Weaving the world: Claudia Alarcón & Silät at MASP

Weaving the world: Claudia Alarcón & Silät at MASP
bonart sao paulo - 05/04/26

Between March 6 and August 2, 2026, the Museu de Arte de São Paulo Assis Chateaubriand (MASP) hosts Claudia Alarcón & Silät: living, weaving , an exhibition that brings together 25 works and marks the first exhibition in a Brazilian museum of the Argentine artist Claudia Alarcón and the Silät collective, made up of more than one hundred women weavers from the Wichí people.

Originally from La Puntana (Salta, Argentina), Alarcón leads this collective project, which began in 2023 and brings together women from the communities of La Puntana and Alto La Sierra in the north of the province. Her artistic practice is based on the ancestral act of weaving, understood not only as a technique, but also as a cultural language, a memory, and a form of resistance.
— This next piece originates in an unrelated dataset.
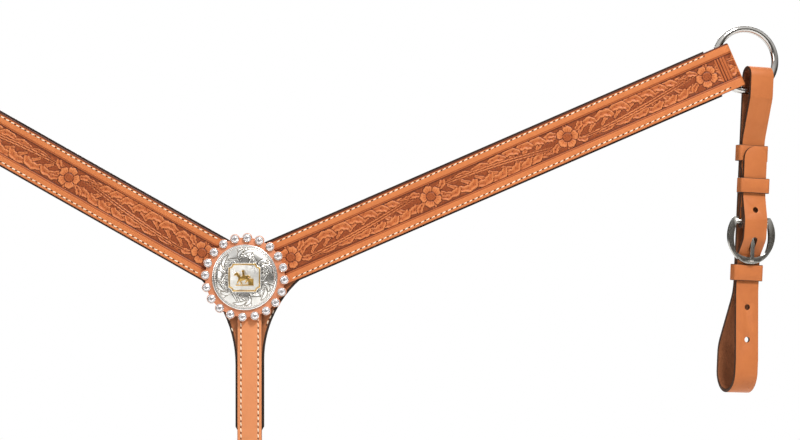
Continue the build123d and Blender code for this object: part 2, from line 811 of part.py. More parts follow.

The central focus of their production is the use of chaguar, a plant fiber extracted from a bromeliad native to the Gran Chaco—one of the largest biomes in Latin America—renowned for its strength and versatility. The preparation of this fiber and its subsequent hand-weaving, without the use of a loom, directly recalls the traditional making of yicas, bags fundamental to the material and symbolic life of the Wichí people.

The yicas, generally square in shape, incorporate geometric motifs inspired by the natural environment: armadillo ears, owl eyes, or turtle shells. However, Alarcón and Silät's work takes this tradition as its starting point and expands it into new aesthetic territories. Through experimental workshops, the collective has reimagined these objects, developing novel formats and exploring a contemporary dimension of textiles.

One of the most innovative aspects of their practice is collective creation: pieces can be worked on simultaneously by several weavers, diluting individual authorship and reinforcing a communal logic. Multiple patterns, narratives, and sensibilities converge in each work, resulting in compositions that, while seemingly abstract, are deeply imbued with meaning.

Seasons, winds, imagined paths, mythological figures, and memories of the land inhabit her weavings. Elements such as "the night thread," "the star women," or "what the mountain whispers" shape a poetic universe where the visible and the intangible intertwine.

Curated by Adriano Pedrosa and Laura Cosendey, the exhibition not only presents a unique artistic production, but also raises a reflection on the forms of collective creation, the value of ancestral knowledge and its relevance in contemporary art.